From this place of validation, we can gently invite exploration of what still matters. Rather than forced optimism, we can bring care and curiosity. Instead of asking, “What are you grateful for?” we might ask, “What do you want to protect?” Instead of, “How do you stay hopeful?” we might ask, “What tethers you to life, even now?” Even in the darkest moments, people often hold connections to meaning—relationships, resistance, creativity, community. These aren’t solutions. They’re threads.
Some may find strength in mutual aid, protest, creative expression, mentoring others, or reclaiming joy—especially when joy itself is a form of resistance. We can remind them: Your pain is a sign that you care. And that capacity to care is part of what we’re fighting to preserve.

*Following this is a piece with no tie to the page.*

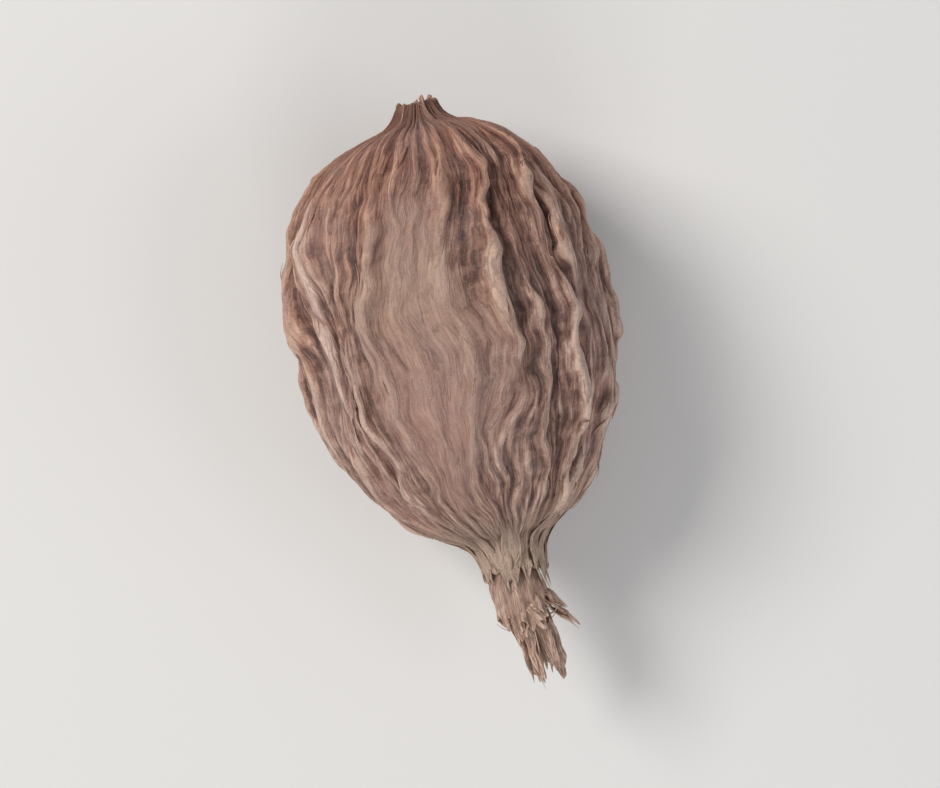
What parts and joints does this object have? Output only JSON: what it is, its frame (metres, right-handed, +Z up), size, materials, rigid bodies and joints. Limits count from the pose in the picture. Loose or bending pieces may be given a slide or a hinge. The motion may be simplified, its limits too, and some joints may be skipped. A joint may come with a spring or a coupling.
{
  "type": "black cardamom pod",
  "caption": "Dried oval spice pod with wavy lengthwise ridges, a stalk stump at the round end and a frayed papery tuft at the tip, lying on its side.",
  "frame": {"origin": "on the surface that the pod rests on, in the flat spot of its belly, under its middle", "axes": "+X along the pod from the stalk end to the papery tuft, +Z up from the resting surface, +Y across the pod"},
  "size_m": [0.0295, 0.0162, 0.0135],
  "materials": {
    "husk": "dry, fibrous, wrinkled, matte with a faint waxy sheen on the ridges",
    "calyx": "dry, papery, frayed, matte"
  },
  "bodies": {
    "root": {"husk": "husk", "calyx_tuft": "calyx"}
  },
  "joints": []
}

Healing doesn’t always have to be transformative. Sometimes it’s going outside and looking for rocks for hours. Texting a friend just to say, I’m thinking of you. Sitting in the grass watching ants crawl. Letting the sun touch your face. Petting a dog. Tuning in to your senses—what you see, hear, feel, smell—when the world feels too big. And yes, sometimes it means logging off. (Yes, I know this is a message shared online.) We may want to stay informed, but there’s a line between awareness and overwhelm. It’s okay—essential, even—to choose presence over doomscrolling, to choose your nervous system over the algorithm. Connection—with others and with ourselves—is a form of resistance too.
Sometimes, values work or narrative reflection can help ground us, too. Rather than redirecting pain, they can help us make meaning. Who do you want to be in this chaos? What kind of story are you telling with your life? Parts work can give voice to the overwhelmed part, and the one still holding on.
We can hold complexity. You can feel hopeless and still get up in the morning. You can feel despair and still want to laugh. You don’t have to believe things will get better to be someone who still tries. Sometimes, we don’t get to “good.” We just get to okay. And that, too, is a kind of healing—a quiet, stubborn aliveness.